Es más fácil huir de algo que visualmente nos molesta; el sonido indeseado en cambio se cuela por cualquier reducto y envuelve las cosas. Era el canto de las sirenas lo que llevaba a la perdición de los marineros. El ruido perturba cualquier fluidez que podamos alcanzar: "es la más impertinente de las formas de interrupción", escribió Poe. Esto se acentúa aún más en la modernidad, en la que el perenne bombardeo informativo nos acerca a la neurosis: se nos estimula incesantemente sin que podamos obtener la misma cantidad de gratificación —el ruido puede sacar nuestra peor parte y nos puede precipitar al desquicio.
Entre este pequeño boom de productos o experiencias silenciosas, The New Republic destaca: una lavadora de platos que no hace ruido (y que se vende por 1,700 dólares); una aspiradora (de 600 dólares) que cuenta con el aval de un estudio científico en el que los sujetos participantes pudieron seguir su sueño pese a que se encendió la aspiradora; Bose vende desde el 2000 audífonos que cancelan el sonido en 299 dólares; o Lexus, cuyo híbrido Sedan es descrito así: "uno de los aspectos más lujosos de conducir este auto es su casi absoluto silencio".
Como contraflujo al impulso de hacinamiento de objetos y la generación de una panoplia de estímulos —las huellas de esos objetos—, en nuestros días la ausencia se ha vuelto un bien suntuario. Muchos productos actualmente ya se venden por lo que no tienen —gluten, azúcar añadida, plástico y ahora ruido.
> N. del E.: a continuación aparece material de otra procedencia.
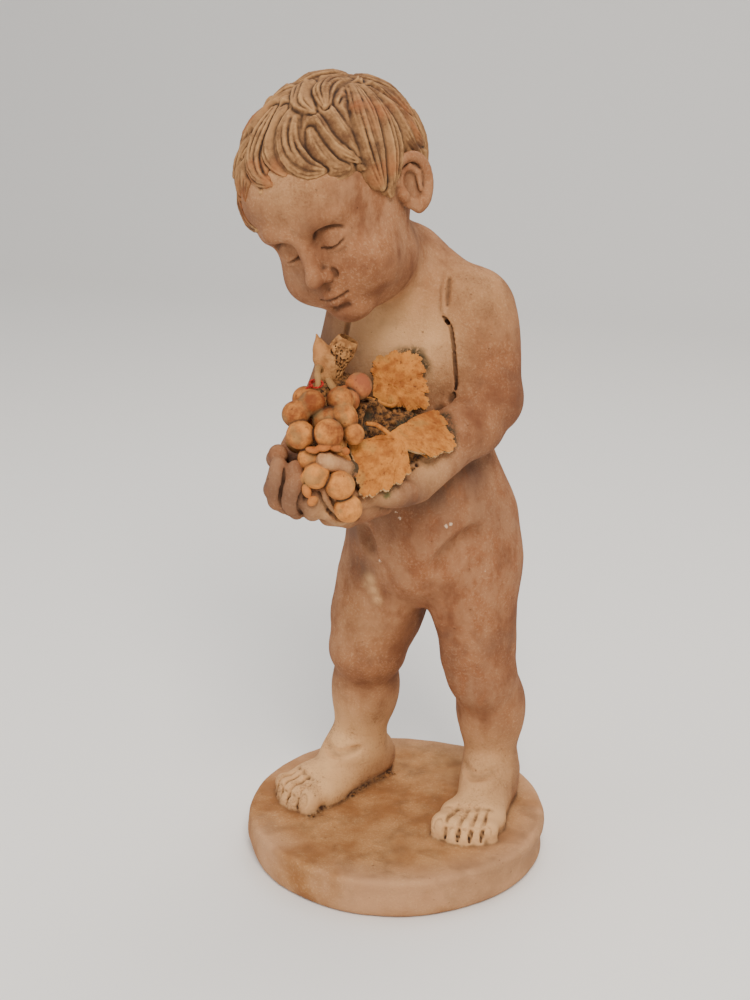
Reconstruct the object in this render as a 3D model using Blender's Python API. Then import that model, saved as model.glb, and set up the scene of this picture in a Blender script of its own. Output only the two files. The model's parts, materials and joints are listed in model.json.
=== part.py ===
"""Terracotta putto with a bunch of grapes and vine leaves, standing barefoot on a round base.

The figure and its base are one fired piece. The bunch, the two leaves, the cut vine stub and the thread that
ties the stalks are pieces of their own, set in the cupped hands.

Metres, +Z up, origin at the middle of the base's underside. The figure looks along -Y, its left hand is at +X.
The free form is sculpted in shares of the figure's own height: a pose unit is a 584th of it, which is one
millimetre at the real size, and pose heights are counted from the top of the base.
"""

import bmesh
import bpy
import numpy as np
from mathutils import Euler, Matrix, Vector

# Driving dimensions, in metres
FIGURE_HEIGHT = 0.584
BASE_DIAMETER = 0.242
BASE_THICKNESS = 0.033
BASE_UNDERCUT = 0.003
BASE_EDGE_ROUND = 0.005
LEAF_THICKNESS = 0.0035
STALK_DIAMETER = 0.0038
THREAD_DIAMETER = 0.0012
FIT_GAP = 0.0004

POSE_UNITS = 584.0
UNIT = FIGURE_HEIGHT / POSE_UNITS

# The clay grapes are carved in proportion to the figure, so that the bunch keeps its touch at every size
GRAPE_DIAMETER = 19.5 * UNIT

# The block of clay that the figure is cut from, in pose units
CLAY_LOW = (-135.0, -172.0, -14.0)
CLAY_HIGH = (130.0, 112.0, 604.0)
CLAY_CELL = 2.6
FAR = 60.0
FIGURE_TRIANGLES = 4700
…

En el trajín de la existencia en ciudades y corporaciones, todos creemos que merecemos o que necesitamos nuestra rebanada de silencio, generalmente parte de un conjunto postal que incluye una playa virginal o una montaña majestuosa y una experiencia que provee un respiro y que generalmente nos permite regresar a la vida cotidiana con una mayor tolerancia: el silencio compra tiempo. Desde el Vipassana a las Bahamas, buscamos retiros o vacaciones que nos puedan otorgar ese oro interno del silencio.
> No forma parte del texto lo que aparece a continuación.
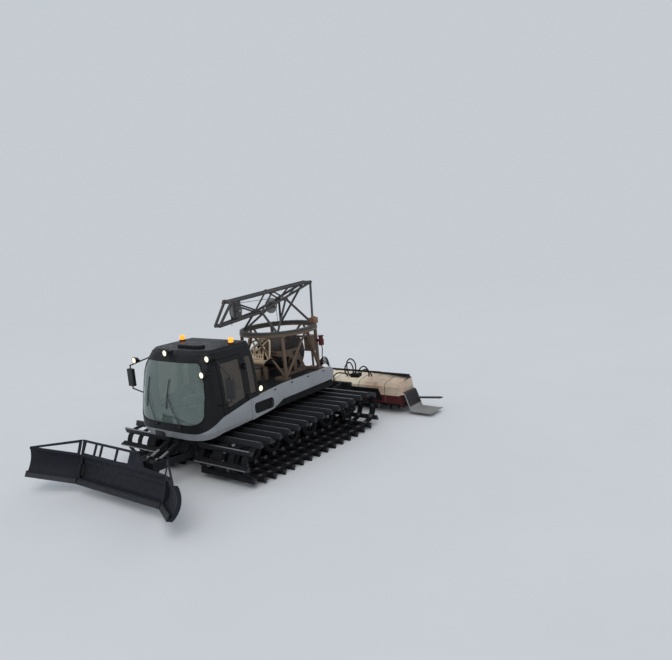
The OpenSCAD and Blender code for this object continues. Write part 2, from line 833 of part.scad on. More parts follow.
// Rope guide: a carriage with two upright rollers on a screw and a rod between the cheeks' arms
guide_rod_r = 22;
guide_half = 110;
guide_roller_r = 34;
guide_roller_h = 260;
module rope_guide() {
    y = winch_y + guide_at.x;
    z = deck_z + guide_at.y;
    end = cheek_x - seat;
    color(steel) {
        for (dz = [-35, 35]) x_cylinder(-end, end, guide_rod_r, y, z + dz);
        box([-guide_half, y - 55, z - 80], [guide_half, y + 55, z + 80]);
        for (x = [-guide_half + 45, guide_half - 45])
            translate([x, y, z + 79]) cylinder(r = guide_roller_r, h = guide_roller_h, $fn = 32);
        box([-guide_half, y - 40, z + 78 + guide_roller_h],
            [guide_half, y + 40, z + 108 + guide_roller_h]);
        box([cheek_x + cheek_t + seat, y - 50, z - 55], [cheek_x + cheek_t + 140, y + 50, z + 55]);
        box([-end + 40, y - 130, z - 40], [-end + 240, y - 20, z + 40]);
    }
}
// Tower: from each foot a post and two braces fan out to the ring's underside
tower_r = 45;
brace_r = 30;
brace_apart = 42;
module winch_tower() {
    rr = ring_r - 60;
    color(steel)
        both_sides()
            for (f = tower_feet) {
                a = atan2(f.y, f.x);
                foot = [f.x, winch_y + f.y, deck_z + foot_t - 10];
                box([f.x - foot_half, foot.y - foot_half, deck_z],
                    [f.x + foot_half, foot.y + foot_half, deck_z + foot_t]);
                difference() {
                    union() {
                        bar(foot, [rr * cos(a), winch_y + rr * sin(a), ring_under + 30], tower_r);
                        bar(foot, [rr, winch_y + brace_apart * sign(f.y), ring_under + 30], brace_r);
                        bar(foot, [brace_apart, winch_y + rr * sign(f.y), ring_under + 30], brace_r);
                    }
                    box([-2000, 0, ring_under], [2000, winch_y + 2000, ring_z + 200]);
                    box([-2000, 0, 0], [2000, winch_y + 2000, deck_z + 1]);
                }
            }
}
module winch_drum() {
    color("#4c4f52")
        translate([0, winch_y, drum_z]) {
            x_cylinder(-drum_w / 2, drum_w / 2, drum_r * 0.72);
            both_sides() {
                x_cylinder(drum_w / 2 - 1, drum_w / 2 + 25, drum_r);
                x_cylinder(drum_w / 2, cheek_x - seat, 90);
                x_cylinder(drum_w / 2, cheek_x + 45, 60);
            }
        }
}

// Boom: a truss on the slewing ring; points in the machine's middle plane
truss_half = 120;
top_rear = [winch_y + 1300, ring_z + 1060];
top_front = [winch_y - 1640, ring_z + 940];
head_pt = [winch_y - 2060, ring_z + 420];
low_mid = [winch_y - 670, ring_z + 540];
knee = [winch_y + 260, ring_z + 740];
top_mid = [winch_y - 200, ring_z + 1000];
boom_ring_t = 60;
head_sheave = [winch_y - 1420, ring_z + 690];
axis_sheave = [winch_y - sheave_r - cable_r - seat, ring_z + 630];
function side_pt(p, x = truss_half) = [x, p.x, p.y];
module sheave_cheek(p, low, high) {
    along_x(truss_half - 10, truss_half + 10)
        polygon([[p.x - 60, p.y - low], [p.x + 60, p.y - low], [p.x + 60, p.y + high],
                 [p.x - 60, p.y + high]]);
}
module boom_ring() {
    color(steel)
        translate([0, winch_y, ring_z + seat]) ring_plate(ring_r - 10, ring_r - 130, boom_ring_t);
}
// Truss of two sides on four pairs of legs, with cheeks for both sheaves
module boom() {
    ring_top = ring_z + seat + boom_ring_t;
    leg_rear = [560, winch_y + 720, ring_top - 40];
    leg_front = [600, winch_y - 690, ring_top - 40];
    color(steel)
        difference() {
            union() {
                both_sides() {
                    struts([
                        [side_pt(top_rear), side_pt(top_front)],
                        [side_pt(top_front), side_pt(head_pt, 75)],
                        [side_pt(head_pt, 75), side_pt(low_mid)],
                        [side_pt(low_mid), side_pt(top_rear - [0, 20])]
                    ], 34);
                    struts([
                        [side_pt(top_front), side_pt(low_mid)],
                        [side_pt(low_mid), side_pt(top_mid)],
                        [side_pt(top_mid), side_pt(knee)],
                        [side_pt(knee), side_pt([winch_y + 750, ring_z + 1035])]
                    ], 22);
                    struts([
                        [side_pt(top_rear), leg_rear], [side_pt(low_mid), leg_front],
                        [side_pt(knee), leg_front], [side_pt(knee), leg_rear]
                    ], 30);
                    sheave_cheek(head_sheave, 210, 240);
                    sheave_cheek(axis_sheave, 60, 110);
                }
                for (p = [top_front, top_rear, low_mid, top_mid, knee])
                    bar(side_pt(p, -truss_half), side_pt(p), 24);
                bar(side_pt(head_pt, -75), side_pt(head_pt, 75), 24);
            }
            box([-2000, 0, ring_z - 200], [2000, winch_y + 2000, ring_top]);
            for (p = [head_sheave, axis_sheave])
                x_cylinder(-truss_half - 40, truss_half + 40, 30 + pin_gap, p.x, p.y);
        }
}
module sheave(p) {
    color("#8a8d90")
        translate([0, p.x, p.y]) {
            rotate([0, 90, 0])
                rotate_extrude($fn = 96)
                    polygon([[0, -34], [60, -34], [sheave_r + 24, -22], [sheave_r, -8],
                             [sheave_r, 8], [sheave_r + 24, 22], [60, 34], [0, 34]]);
            x_cylinder(-truss_half - 25, truss_half + 25, 30);
        }
}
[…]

Experimentar el silencio total, sin embargo, es prácticamente imposible para el ser humano ya que en cualquier punto de la tierra hay con menor o mayor sutileza ruidos generados por la misma atmósfera —sin decir nada sobre aquellos ruidos generados por nuestro propio pensamiento—, por eso el silencio ha cobrado sobre todo una connotación metafórica, casi etérea, de algo más, a lo que se llega cuando se aquieta la mente o cuando nos descomprimimos y nos extendemos en un espacio más amplio. De aquí también florece la industria de la meditación o del "mindfulness" que promete brindar una serie de técnicas para encontrar ese silencio dentro del tren de la vida moderna. Una técnica que en teoría sugiere liberar al hombre del mundo exterior, que es incontrolable y esencialmente frustrante, construyendo un santuario interior, un reino de silencio.
Para la modernidad secular, el silencio encarna la utopía de las vacaciones eternas. Casi con una banda sonora de tenues olas, brisa y garzas, un ritmo pausado, una lentitud, una disolvencia crepuscular, un triunfo sobre el sistema corporativo y el continuum de la producción. Casi el completo antípoda de la vida frenética de la ciudad, con los altos edificios que recortan el horizonte y con una incontrolable matriz de ruidos que se despliegan a todas horas. El ruido también tiene una connotación metafórica: es toda información que nos impide procesar de manera fluida la información que nos atañe o hacer sentido de esa información. En realidad comúnmente cuando nos referimos al silencio hablamos sobre lugares con muy poco ruido o sin ruidos generados por el hombre. Sin embargo, existen, con fines de investigación científica, las cámaras anecoicas: habitaciones que por los materiales que recubren todas sus superficies evitan que las ondas sonoras reboten y se amplifiquen hasta la audición humana. Las personas que han experimentado una de estas cámaras sin ecos suelen describir sus experiencias como estados de conciencia alterada, que a veces alcanzan un cierto eco místico—como reza el koan: “no tengo nada que decir y sin embargo lo estoy diciendo”, expresión inexpresable, pero también suelen producir terror. Hay algo que nos aterra y nos fascina del silencio. Eso es todo lo que podemos decir, y ya es mucho, porque de lo que no se puede hablar hay que callar.